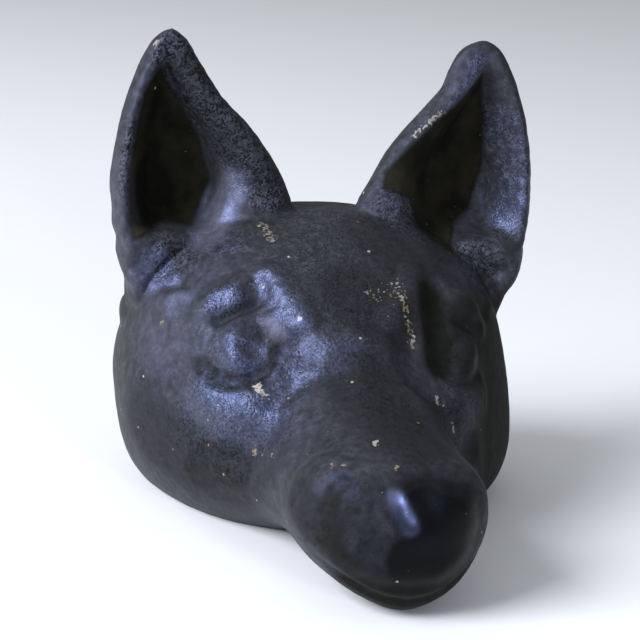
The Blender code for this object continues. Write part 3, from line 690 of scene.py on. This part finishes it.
# In mm: lengths over which its front and its rear end round off, and its widest line above the skull's
CORE_NOSE_ROUND, CORE_NAPE_ROUND, CORE_WAIST_UP = 9.0, 7.0, 3
# In mm: behind this y the hollow opens through the floor, down to this height
CORE_OPEN_Y, CORE_OPEN_Z = 24, -6
CORE_SQUARENESS = 2.2, 2.4
CORE_WALL = [(-34, 10), (-20, 10.5), (0, 10), (25, 8), (67.5, 6)]
CORE_FLOOR = [(-34, 9), (-10, 8), (0, 5.5), (10, 3), (24, -1), (67.5, -2)]
SCREW_Z = 0.05
SCREW_RADIUS = 0.0028
SCREW_HEAD_RADIUS = 0.0056
SCREW_HEAD_TALL = 0.0034
SPOTFACE_DEEP = 0.0055  # recess for the screw head
THREAD_LONG = 0.019  # length of screw in the front shell
DRILL_PAST = 0.0018  # depth of the blind hole past the screw's end
BOSS_RADIUS = 0.0075
BOSS_LONG = 0.025  # boss in front of the joint
WEB_THICK = 0.0055
WEB_SUNK = 0.005  # how far below the crown the web ends
SLOT_WIDE = 0.0014
SLOT_DEEP = 0.0017


def core_form():
    """The sand core that leaves the head hollow: the skull drawn in by its wall, open through the floor."""
    core_end = NAPE_Y - CORE_BACK_WALL
    rings = []
    for share in closer_at_ends(40):
        y = (CORE_START_Y + (core_end - CORE_START_Y) * share) / MM
        wall, floor_wall, side, crown, throat, waist = [
            float(smooth_curve(line, y))
            for line in (CORE_WALL, CORE_FLOOR, SIDE_LINE, CROWN_LINE, THROAT_LINE, WAIST_LINE)
        ]
        waist += CORE_WAIST_UP
        end = min((y - CORE_START_Y / MM) / CORE_NOSE_ROUND, (core_end / MM - y) / CORE_NAPE_ROUND, 1.0)
        # the ends stay a twentieth as wide, so that they close on a small face
        swell = math.sqrt(max(1 - (1 - end) ** 2, 0.0025))
        half = (side - wall) * swell
        top = waist + (crown - wall - waist) * swell
        floor = waist + (throat + floor_wall - waist) * swell
        if y > CORE_OPEN_Y:
            floor = min(floor, CORE_OPEN_Z)
        ring = []
        for k in range(ROUND_SIDES):
            angle = 2 * math.pi * k / ROUND_SIDES
            x, z = superellipse(angle, max(half, 1), top - waist, waist - floor, waist, *CORE_SQUARENESS)
            ring.append(Vector((x, y, z)) * MM)
        rings.append(ring)
    return loft("core", rings)


def block(name, low, high):
    """A box between two corners."""
    bm = bmesh.new()
    bmesh.ops.create_cube(bm, size=1.0)
    low, high = Vector(low), Vector(high)
    for v in bm.verts:
        v.co = Vector([low[i] + (v.co[i] + 0.5) * (high[i] - low[i]) for i in range(3)])
    return mesh_object(name, bm)


def rod(name, radius, y0, y1, z):
    """A cylinder along Y."""
    bm = bmesh.new()
    bmesh.ops.create_cone(
        bm, cap_ends=True, segments=ROUND_SIDES, radius1=radius, radius2=radius, depth=y1 - y0,
    )
    turn = Matrix.Translation((0, (y0 + y1) / 2, z)) @ Matrix.Rotation(math.pi / 2, 4, "X")
    bmesh.ops.transform(bm, matrix=turn, verts=bm.verts)
    return mesh_object(name, bm)


def shape_with(obj, tool, operation):
    """Applies one Boolean and removes its tool."""
    step = obj.modifiers.new("shape", "BOOLEAN")
    step.operation = operation
    step.solver = "MANIFOLD"
    step.object = tool
    finished(obj)
    bpy.data.objects.remove(tool)


def copied(obj, name):
    """A second object with a mesh of its own."""
    new = bpy.data.objects.new(name, obj.data.copy())
    bpy.context.scene.collection.objects.link(new)
    return new


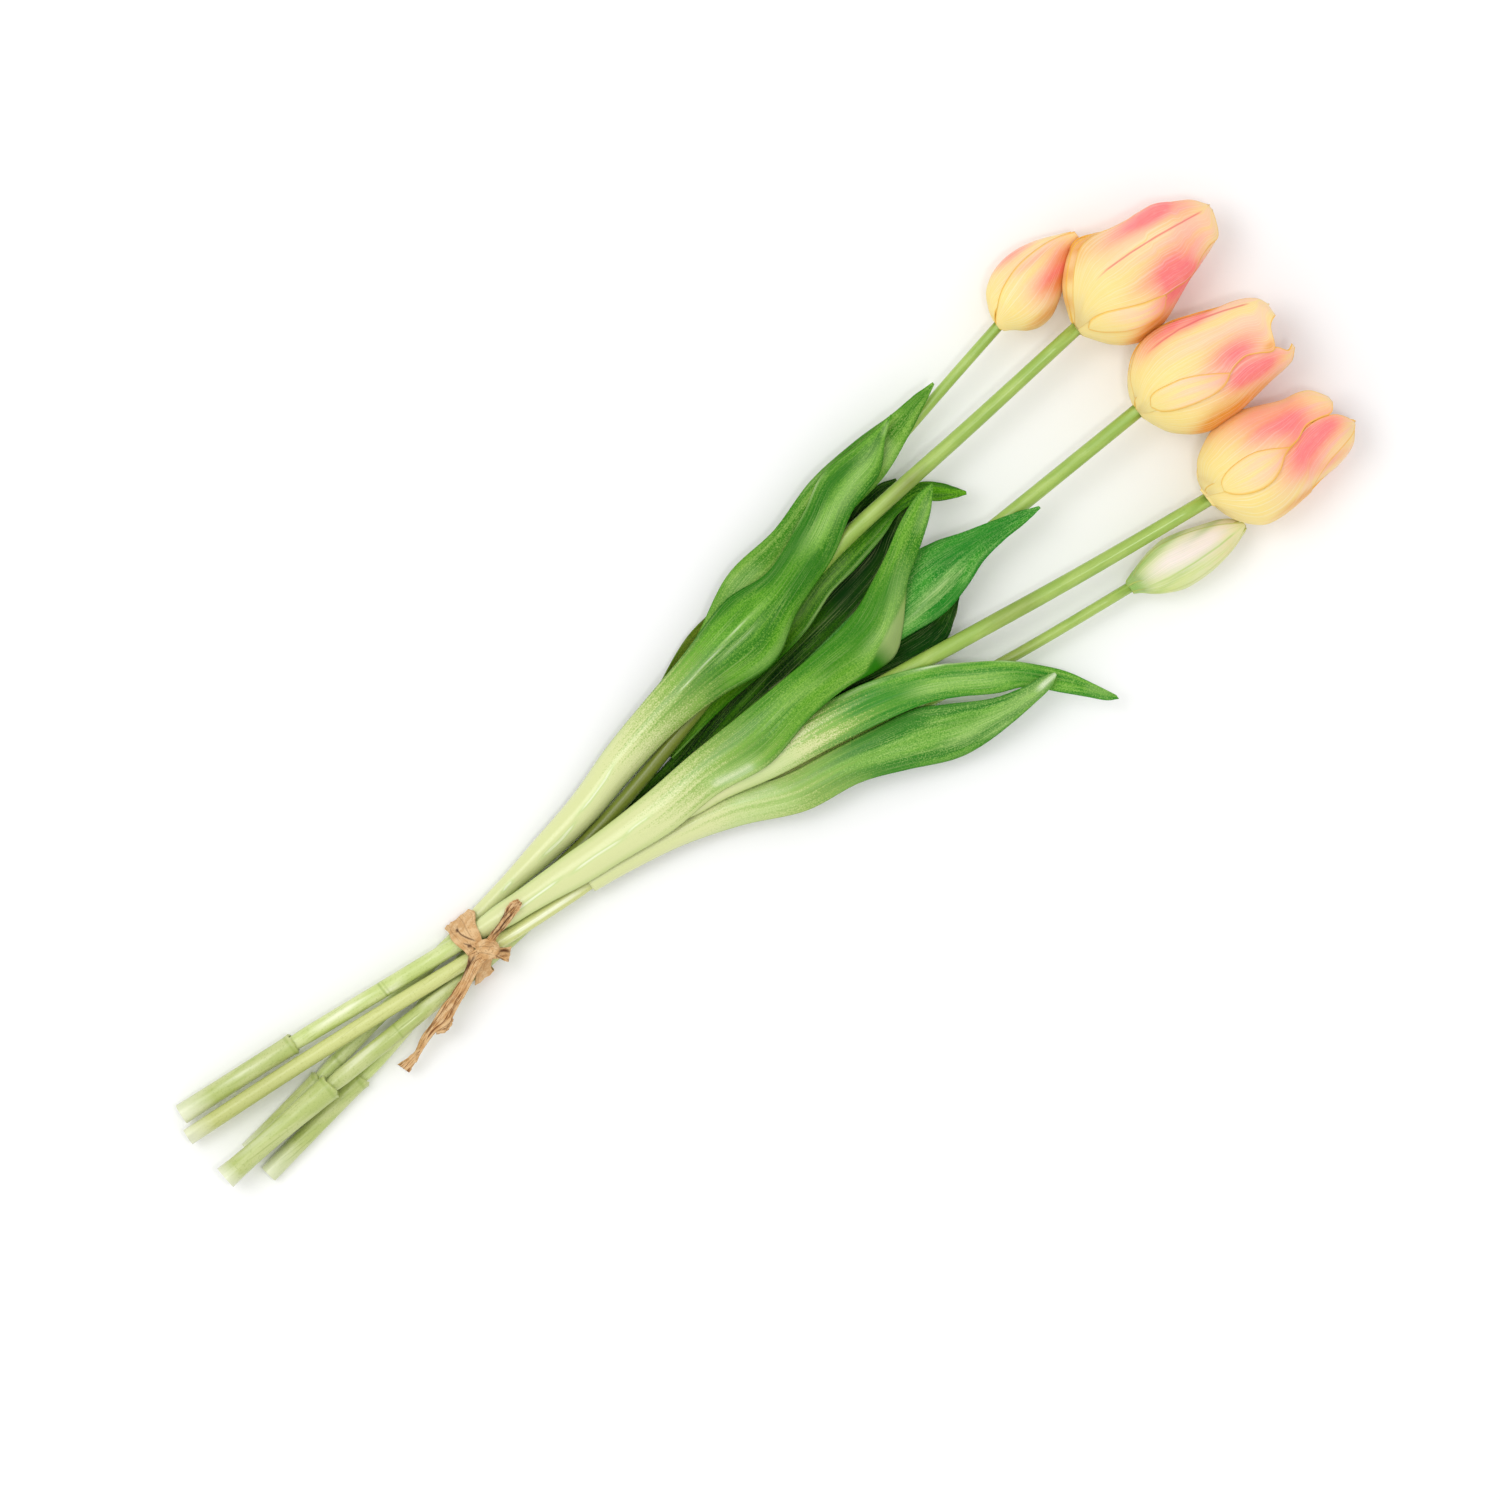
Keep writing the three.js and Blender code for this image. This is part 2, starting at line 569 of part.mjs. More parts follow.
// A petal: its outer face follows the bloom's skin, and its inner face is sunk into the core
function makePetal(bloom, curve, { azimuth, halfWidth, sink, reach, strips, root = 0 }) {
  const top = [];
  const bottom = [];
  for (let i = 0; i <= PETAL_STEPS; i++) {
    const share = i / PETAL_STEPS;
    const t = root + (reach - root) * share;
    const outer = bloomRadius(bloom, t, sink);
    const inner = Math.max(outer - petalDepth(bloom, t), outer * 0.4);
    const half = halfWidth * DEGREE * valueAt(PETAL_WIDTH, share);
    const topRow = [];
    const bottomRow = [];
    for (let j = 0; j <= strips; j++) {
      const v = (2 * j) / strips - 1;
      const angle = (azimuth + bloom.turn) * DEGREE + v * half;
      const hollow = bloom.radius * 0.02 * (1 - v * v);
      topRow.push(bloomPoint(curve, t, angle, outer - hollow));
      bottomRow.push(bloomPoint(curve, t, angle, Math.max(inner - hollow, 0.2)));
    }
    top.push(topRow);
    bottom.push(bottomRow);
  }
  return sheetGeometry(top, bottom);
}

// The core that the petals are sunk into, drawn in at its end
function makeCore(bloom, curve) {
  const end = 0.84;
  const endShare = 0.45;
  const sink = bloom.radius * 0.09;
  const rings = [];
  for (let i = 0; i <= CORE_STEPS; i++) {
    const t = (end * i) / CORE_STEPS;
    const radius = bloomRadius(bloom, t, sink) * (i === CORE_STEPS ? endShare : 1);
    const ring = [];
    for (let j = 0; j < CORE_SIDES; j++) {
      ring.push(bloomPoint(curve, t, (2 * Math.PI * j) / CORE_SIDES, radius));
    }
    rings.push(ring);
  }
  return skinGeometry(rings, false);
}

// A bloom: three outer petals, up to three inner ones and, on the large heads, a small front lobe
function makeBloom(bloom) {
  const curve = curveThrough(bloom.axis);
  const petals = [];
  for (let i = 0; i < 3; i++) {
    petals.push({ azimuth: 20 - 120 * i, halfWidth: 66, sink: 0, reach: 0.97 - 0.02 * i, strips: 5 });
  }
  const innerSink = bloom.radius * 0.05;
  for (let i = 0; i < bloom.innerPetals; i++) {
    petals.push({ azimuth: 80 - 120 * i, halfWidth: 60, sink: innerSink, reach: 1 - 0.015 * i, strips: 4 });
  }
  if (bloom.lobe) petals.push(FRONT_LOBE);
  let solid = solidOf(makeCore(bloom, curve));
  for (const petal of petals) solid = solid.add(solidOf(makePetal(bloom, curve, petal)));
  return geometryOf(restOnSurface(solid));
}

// Outline round the tied stems at x: the widest circle in each direction, with a clearance
function bundleOutline(x, clearance, count) {
  const circles = STEMS.map((stem) => {
    const { centre } = stemFrame(stem, x);
    return { y: centre.y, z: centre.z, radius: valueAt(stem.radii, x) };
  });
  const outline = [];
  for (let i = 0; i < count; i++) {
    const angle = (2 * Math.PI * i) / count;
    const [cy, cz] = [Math.cos(angle), Math.sin(angle)];
    const reach = circles.map((c) => c.y * cy + c.z * cz + c.radius);
    const circle = circles[reach.indexOf(Math.max(...reach))];
    const radius = circle.radius + clearance;
    outline.push({ y: circle.y + radius * cy, z: circle.z + radius * cz, cy, cz });
  }
  return outline;
}

// A turn of raffia round the stems, slanted along x by its slope over y
function makeTurn({ x, width, slope, clearance }) {
  const uneven = 0.12;
  const rings = bundleOutline(x, clearance, TURN_STEPS).map(({ y, z, cy, cz }, i) => {
    const middle = x + slope * y;
    const half = (width / 2) * (1 + uneven * Math.sin(3 * i));
    const corners = [[-half, 0], [half, 0], [half, RAFFIA_THICKNESS], [-half, RAFFIA_THICKNESS]];
    return corners.map(
      ([along, out]) => new THREE.Vector3(middle + along, y + cy * out, z + cz * out),
    );
  });
  return skinGeometry(rings, true);
}

// The tie: two turns round the stems, a knot and three tails
function makeTie() {
  const knot = new THREE.SphereGeometry(1, 10, 7);
  knot.scale(...KNOT.halfSizes);
  knot.rotateZ(KNOT.turn * DEGREE);
  knot.translate(...KNOT.place);
  let solid = solidOf(knot);
  for (const turn of TURNS) solid = solid.add(solidOf(makeTurn(turn)));
  for (const sections of TAILS) {
    solid = solid.add(solidOf(makeBlade({ sections }, RAFFIA_THICKNESS, TAIL_STEPS, TAIL_STRIPS)));
  }
  return geometryOf(restOnSurface(solid));
}

const bunch = new THREE.Group();

// Adds a named piece to the bunch
function addPiece(name, geometry, material) {
  geometry.computeVertexNormals();
  const mesh = new THREE.Mesh(geometry, material);
  mesh.name = name;
  bunch.add(mesh);
}

for (const stem of STEMS) stem.curve = curveThrough(stem.path);
for (const stem of STEMS) addPiece(stem.name, makeStem(stem), STEM_GREEN);
for (const sleeve of SLEEVES) addPiece(sleeve.name, makeSleeve(sleeve), PALE_GREEN);
for (const leaf of LEAVES) {
  addPiece(leaf.name, makeBlade(leaf, LEAF_THICKNESS, LEAF_STEPS, LEAF_STRIPS), LEAF_GREEN);
}
for (const bloom of BLOOMS) {
  addPiece(bloom.name, makeBloom(bloom), bloom.name === "bud_5" ? BUD_WHITE : PEACH);
}
addPiece("tie", makeTie(), RAFFIA_TAN);

export default bunch;
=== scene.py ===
# %% [markdown]
# # A bunch of five tulips, tied with paper raffia
#
# The bunch lies on its side on a pale table, and the camera looks straight down on it.
# Four heads are yellow and peach with a pink flush, the fifth is a closed green and white bud.
# The pale lower ends of four stems wear loose sleeves, and long leaves clasp the stems above the tie.
#
# The solid model of the bunch comes in as a fixed frame. Its stems, leaves and heads have the right
# size and place but coarse faces, so each gets a finer piece here that keeps its form, with thin
# edges, veins and the colours of the real thing. Everything is worked out by a formula or a table,
# so each run gives the same bunch.

# %% Load the frame
import math

import bpy
import numpy as np
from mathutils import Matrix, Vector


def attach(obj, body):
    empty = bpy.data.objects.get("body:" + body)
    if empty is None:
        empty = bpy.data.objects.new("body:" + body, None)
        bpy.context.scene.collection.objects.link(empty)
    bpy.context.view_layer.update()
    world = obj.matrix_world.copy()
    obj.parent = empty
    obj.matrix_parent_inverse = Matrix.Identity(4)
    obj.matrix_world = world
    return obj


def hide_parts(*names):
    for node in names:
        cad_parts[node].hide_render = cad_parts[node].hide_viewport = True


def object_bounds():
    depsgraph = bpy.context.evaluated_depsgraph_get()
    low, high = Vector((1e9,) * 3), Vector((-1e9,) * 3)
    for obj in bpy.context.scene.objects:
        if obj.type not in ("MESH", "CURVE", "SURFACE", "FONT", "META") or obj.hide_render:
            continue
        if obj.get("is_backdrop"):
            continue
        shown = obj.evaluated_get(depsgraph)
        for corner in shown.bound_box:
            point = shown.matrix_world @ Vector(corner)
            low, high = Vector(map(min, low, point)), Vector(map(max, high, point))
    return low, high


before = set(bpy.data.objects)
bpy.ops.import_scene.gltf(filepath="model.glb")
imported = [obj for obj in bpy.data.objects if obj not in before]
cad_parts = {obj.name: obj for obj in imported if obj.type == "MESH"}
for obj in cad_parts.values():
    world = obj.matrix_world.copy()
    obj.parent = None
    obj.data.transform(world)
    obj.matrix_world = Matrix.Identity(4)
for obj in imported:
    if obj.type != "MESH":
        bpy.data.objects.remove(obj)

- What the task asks
What do the lines above say from the one containing "const bunch = new THREE.Group();" down to the one containing "bpy.context.view_layer.update()"? Return them exactly, both end lines included, and only them.

- Result below
const bunch = new THREE.Group();

// Adds a named piece to the bunch
function addPiece(name, geometry, material) {
  geometry.computeVertexNormals();
  const mesh = new THREE.Mesh(geometry, material);
  mesh.name = name;
  bunch.add(mesh);
}

for (const stem of STEMS) stem.curve = curveThrough(stem.path);
for (const stem of STEMS) addPiece(stem.name, makeStem(stem), STEM_GREEN);
for (const sleeve of SLEEVES) addPiece(sleeve.name, makeSleeve(sleeve), PALE_GREEN);
for (const leaf of LEAVES) {
  addPiece(leaf.name, makeBlade(leaf, LEAF_THICKNESS, LEAF_STEPS, LEAF_STRIPS), LEAF_GREEN);
}
for (const bloom of BLOOMS) {
  addPiece(bloom.name, makeBloom(bloom), bloom.name === "bud_5" ? BUD_WHITE : PEACH);
}
addPiece("tie", makeTie(), RAFFIA_TAN);

export default bunch;
=== scene.py ===
# %% [markdown]
# # A bunch of five tulips, tied with paper raffia
#
# The bunch lies on its side on a pale table, and the camera looks straight down on it.
# Four heads are yellow and peach with a pink flush, the fifth is a closed green and white bud.
# The pale lower ends of four stems wear loose sleeves, and long leaves clasp the stems above the tie.
#
# The solid model of the bunch comes in as a fixed frame. Its stems, leaves and heads have the right
# size and place but coarse faces, so each gets a finer piece here that keeps its form, with thin
# edges, veins and the colours of the real thing. Everything is worked out by a formula or a table,
# so each run gives the same bunch.

# %% Load the frame
import math

import bpy
import numpy as np
from mathutils import Matrix, Vector


def attach(obj, body):
    empty = bpy.data.objects.get("body:" + body)
    if empty is None:
        empty = bpy.data.objects.new("body:" + body, None)
        bpy.context.scene.collection.objects.link(empty)
    bpy.context.view_layer.update()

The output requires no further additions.